The sequel was filmed in 2021 in Mount Holly, New Jersey.

Obsessed with the first Human Hibachi video, best friends Steve Hunt (Frank Volpe) and Jacob Burnside (Nicholas Brennan) set out to find the only two left from it. The film follows their family in the deep woods. They just so happen to have a taste for flesh like the folks from the first movie. Through different tactics they find ways to lure unsuspecting campers or those that trespass on their land to their camp where they party and then butcher them for a good home cooked meal.

=== Human Hibachi: The Beginning (2023) ===

The third installment, a short film prequel, Human Hibachi: The Beginning was filmed in 2023.

The film shows a brutal look at how Jin and the Human Hibachi films got their start in Japan, before he made his way to the United States.

=== Human Hibachi 3: The Last Supper (2025) ===

The fourth installment, Human Hibachi: The Last Supper was filmed in parts of 2024 and 2025. In December 2024 filming began at Troma Entertainment studios in New York City to film Lloyd Kaufman's scene. Actors Jeff Alpert who plays Doug Patrick, Stafford Chavis (Bobby Shields) and Wataru Nishida (Jin Yamamoto) all return for the film.

The premise of the movie is, a man who suffers from hyper-religiosity, leads a cult of devout followers to partake in a "last supper" where sacrificed humans are the main course. It premiered at Rowan College at Burlington County on December 6th, 2025. Debbie Rochon was cast as Aunt Maureen in the film.

==Main series cast==

- Wataru Nishida as Jin Yamamoto (HH, HH2, HHTB, HH3)
- Jeff Alpert as Doug Patrick (HH, HH2, HH3)
- Stafford Chavis as Bobby Shields (HH, HH3)
- Frank Volpe as Steve Hunt (HH2)
- Nicholas John Brennan as Jacob Burnside (HH2, HH3)
- Andrew Hunsicker as John Mitchell (HH)
- John Campanile as Phil Maxwell (HH)
- Debbie Rochon as Debbie (HH3)
- Sopheaktra Theng as Reo (HH)
- Raymond Bolden Jr. as Henry Hunt (HH2)
- Ally Batot as Lisa Franklin (HH2)
- Lloyd Kaufman as Uncle Lloyd (HH3)
- TJ Wren as Russell Davis (HH3)
- Mario Cerrito as Chainsaw excutioner and cameraman Mike (HH2, HH3)
- Elizabeth Gaynor as Katie Williams (HH)
- Carley Harper as Meghan Cole (HH)
- Zachary Chung Pun as Aikio (HH, HHTB, HH3)
- Dan Gregory as Daniel (HH3)
- Illene Sullivan as Maureen (HH3)

==Awards==
The original Human Hibachi won best feature film in 2021 at the New Jersey Horror Con and Film Festival in 2021.

The sequel, Human Hibachi 2: Feast in the Forest followed up in 2022 winning the best feature film award at New Jersey Horror Con and Film Festival.

The short film prequel Human Hibachi: The Beginning won best New Jersey/New York film at the 2023 New Jersey Horror Con and Film Festival.

Human Hibachi 3: The Last Supper won "The Grand Grotesque" award at the Darkside New Jersey Film Festival in February 2026.

==Release==
The films have been released by Troma Entertainment to their Troma Now platform.
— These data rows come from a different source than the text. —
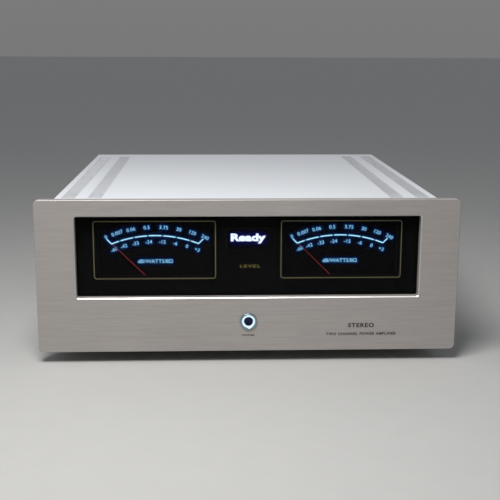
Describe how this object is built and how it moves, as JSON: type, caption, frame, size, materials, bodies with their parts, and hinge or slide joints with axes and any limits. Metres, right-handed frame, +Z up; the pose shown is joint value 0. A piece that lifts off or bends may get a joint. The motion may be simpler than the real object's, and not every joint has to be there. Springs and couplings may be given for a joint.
{
  "type": "power amplifier",
  "caption": "Stereo class A power amplifier with needle meters behind a dark window, finned sides, a vented cover and loudspeaker terminals at the rear",
  "frame": {"origin": "on the floor under the middle of the overall box, feet at z 0", "axes": "+Z up, front panel facing -Y, +X to the right seen from the front"},
  "size_m": [0.43, 0.502, 0.17],
  "materials": {
    "grey_panel_aluminium": "fine horizontal brushing, warm grey anodised",
    "silver_anodised": "bead-blasted and clear anodised, satin",
    "sink_aluminium": "extruded and anodised, satin",
    "foot_aluminium": "turned, satin, with a rubber ring underneath",
    "black_steel": "matt black powder coat",
    "plated_steel": "zinc plated",
    "dark_glass": "polished, dark tinted, with a fine printed frame round each meter",
    "black_plastic": "fine moulded texture",
    "black_gloss_plastic": "moulded, semi-gloss",
    "red_plastic": "moulded, semi-gloss",
    "dial_black": "matt black with translucent cyan markings lit from behind",
    "needle_red": "matt red",
    "screen_glass": "dark display glass",
    "lit_diffuser": "translucent, lit from behind in cool white",
    "button_blue_black": "blue-black anodised, satin",
    "polished_steel": "polished stainless steel",
    "black_rubber": "matt",
    "winding_tape": "amber polyester tape over the windings",
    "circuit_board": "green solder mask",
    "capacitor_sleeve": "shrunk dark sleeve",
    "lead_jacket": "smooth black jacket",
    "gold_plate": "polished gold plate"
  },
  "bodies": {
    "chassis": {"front_panel": "grey_panel_aluminium", "front_subframe": "black_steel", "window_glass": "dark_glass", "top_cover": "silver_anodised", "bottom_plate": "plated_steel", "rear_panel": "silver_anodised", "heatsink_left": "sink_aluminium", "heatsink_right": "sink_aluminium", "foot_front_left": "foot_aluminium", "foot_front_right": "foot_aluminium", "foot_rear_left": "foot_aluminium", "foot_rear_right": "foot_aluminium", "meter_bracket": "black_steel", "meter_left_case": "black_plastic", "meter_left_dial": "dial_black", "meter_left_mask": "black_plastic", "meter_left_movement": "plated_steel", "meter_right_case": "black_plastic", "meter_right_dial": "dial_black", "meter_right_mask": "black_plastic", "meter_right_movement": "plated_steel", "display_screen": "screen_glass", "display_board": "circuit_board", "button_housing": "polished_steel", "button_light_ring": "lit_diffuser", "button_nut": "plated_steel", "transformer_pad": "black_rubber", "transformer_winding": "winding_tape", "transformer_plate": "plated_steel", "transformer_bolt": "plated_steel", "capacitor_board": "circuit_board", "reservoir_capacitor_1": "capacitor_sleeve", "reservoir_capacitor_2": "capacitor_sleeve", "reservoir_capacitor_3": "capacitor_sleeve", "reservoir_capacitor_4": "capacitor_sleeve", "rectifier_left": "plated_steel", "rectifier_right": "plated_steel", "amplifier_board_left": "circuit_board", "amplifier_board_right": "circuit_board", "protection_board": "circuit_board", "switch_lead": "lead_jacket", "phono_left_socket": "gold_plate", "phono_right_socket": "gold_plate", "xlr_left_socket": "black_plastic", "xlr_right_socket": "black_plastic", "terminal_left_minus_post": "gold_plate", "terminal_left_plus_post": "gold_plate", "terminal_right_minus_post": "gold_plate", "terminal_right_plus_post": "gold_plate", "mains_inlet": "black_plastic"},
    "power_button": {"button_cap": "button_blue_black"},
    "left_needle": {"meter_left_needle": "needle_red"},
    "right_needle": {"meter_right_needle": "needle_red"},
    "fuse_drawer": {"fuse_drawer": "black_plastic"},
    "left_latch": {"xlr_left_latch": "polished_steel"},
    "right_latch": {"xlr_right_latch": "polished_steel"},
    "left_minus_cap": {"terminal_left_minus_cap": "black_gloss_plastic"},
    "left_plus_cap": {"terminal_left_plus_cap": "red_plastic"},
    "right_minus_cap": {"terminal_right_minus_cap": "black_gloss_plastic"},
    "right_plus_cap": {"terminal_right_plus_cap": "red_plastic"}
  },
  "joints": [
    {"name": "power_button_press", "type": "slide", "parent": "chassis", "child": "power_button", "axis": [0, 1, 0], "range_m": [0, 0.002], "stiffness_N_per_m": 500, "springref_m": -0.004},
    {"name": "left_needle_swing", "type": "hinge", "parent": "chassis", "child": "left_needle", "pos_m": [-0.0955, -0.23245, 0.0784], "axis": [0, 1, 0], "range_deg": [0, 90], "stiffness_Nm_per_rad": 0.002, "springref_deg": -28.65},
    {"name": "right_needle_swing", "type": "hinge", "parent": "chassis", "child": "right_needle", "pos_m": [0.0955, -0.23245, 0.0784], "axis": [0, 1, 0], "range_deg": [0, 90], "stiffness_Nm_per_rad": 0.002, "springref_deg": -28.65},
    {"name": "left_minus_cap_turn", "type": "hinge", "parent": "chassis", "child": "left_minus_cap", "pos_m": [-0.096, 0.23705, 0.062], "axis": [0, 1, 0], "range_deg": [0, 1440]},
    {"name": "left_plus_cap_turn", "type": "hinge", "parent": "chassis", "child": "left_plus_cap", "pos_m": [-0.134, 0.23705, 0.062], "axis": [0, 1, 0], "range_deg": [0, 1440]},
    {"name": "right_minus_cap_turn", "type": "hinge", "parent": "chassis", "child": "right_minus_cap", "pos_m": [0.096, 0.23705, 0.062], "axis": [0, 1, 0], "range_deg": [0, 1440]},
    {"name": "right_plus_cap_turn", "type": "hinge", "parent": "chassis", "child": "right_plus_cap", "pos_m": [0.134, 0.23705, 0.062], "axis": [0, 1, 0], "range_deg": [0, 1440]},
    {"name": "fuse_drawer_slide", "type": "slide", "parent": "chassis", "child": "fuse_drawer", "axis": [0, 1, 0], "range_m": [0, 0.018]},
    {"name": "left_latch_press", "type": "slide", "parent": "chassis", "child": "left_latch", "axis": [0, -1, 0], "range_m": [0, 0.0012], "stiffness_N_per_m": 800, "springref_m": -0.002},
    {"name": "right_latch_press", "type": "slide", "parent": "chassis", "child": "right_latch", "axis": [0, -1, 0], "range_m": [0, 0.0012], "stiffness_N_per_m": 800, "springref_m": -0.002}
  ]
}
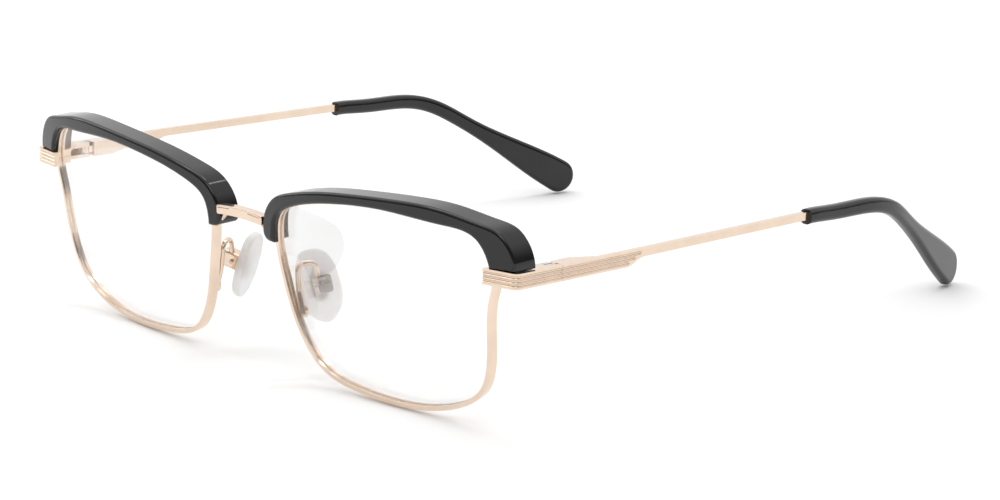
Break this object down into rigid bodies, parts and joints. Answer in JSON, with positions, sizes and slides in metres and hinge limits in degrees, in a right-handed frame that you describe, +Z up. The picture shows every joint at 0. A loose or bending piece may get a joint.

They have also been released by Found TV as well as Invincible Entertainment.

All three feature films were released to B-Movie TV on Easter weekend in 2026. The movies were slated as the headliner for the B-Movie TV innagural Easter Sunday event. Program Director Hart Fisher said ““Cannibalism is a tough genre to get right, Mario Cerrito nails it. Hell, unlike the direct-to-streaming folks, Mario did it before the email bombshells about celebrities eating children hit the net. It makes it the perfect triple threat for our first Easter Weekend Premiere.”

Human Hibachi 2 and 3 were released to Tubi in 2026.

==Merchandise==
"Unusual Horror" licensed the franchise for a merchandise deal. They are known for merchandising other extreme horror such as August Underground, Guinea Pig (film series), A Serbian Film and more. It was the first official licensed deal and listed for two weeks on preorder.
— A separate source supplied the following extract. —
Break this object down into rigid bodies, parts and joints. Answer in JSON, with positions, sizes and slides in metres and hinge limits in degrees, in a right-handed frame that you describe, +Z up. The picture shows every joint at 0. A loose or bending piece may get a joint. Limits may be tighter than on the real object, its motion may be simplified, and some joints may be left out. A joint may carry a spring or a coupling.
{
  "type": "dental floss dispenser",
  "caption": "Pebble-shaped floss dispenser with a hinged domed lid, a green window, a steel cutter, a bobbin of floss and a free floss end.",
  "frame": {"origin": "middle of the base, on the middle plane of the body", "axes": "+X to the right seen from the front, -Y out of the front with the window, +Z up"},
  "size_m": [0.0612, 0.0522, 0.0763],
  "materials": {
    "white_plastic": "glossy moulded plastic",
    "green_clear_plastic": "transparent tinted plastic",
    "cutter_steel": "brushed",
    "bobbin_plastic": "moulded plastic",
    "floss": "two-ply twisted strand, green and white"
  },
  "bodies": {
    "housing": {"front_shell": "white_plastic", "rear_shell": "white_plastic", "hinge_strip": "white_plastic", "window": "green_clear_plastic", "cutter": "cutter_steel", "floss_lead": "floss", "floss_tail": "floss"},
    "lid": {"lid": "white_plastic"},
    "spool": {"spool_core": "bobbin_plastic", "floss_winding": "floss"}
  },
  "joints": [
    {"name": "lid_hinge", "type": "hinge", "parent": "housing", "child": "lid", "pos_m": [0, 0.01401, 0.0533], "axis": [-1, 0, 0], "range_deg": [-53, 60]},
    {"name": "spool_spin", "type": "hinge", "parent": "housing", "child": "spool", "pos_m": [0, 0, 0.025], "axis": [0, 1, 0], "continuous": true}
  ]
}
Human Hibachi trading cards will be produced by “Terror Cards.”

==Music==
Heavy metal band Camcorder produced a song titled Human Hibachi. The track was included in their studio album Found Footage Volume One and released on Bandcamp. The track was part of 8 songs that were written about found footage movies.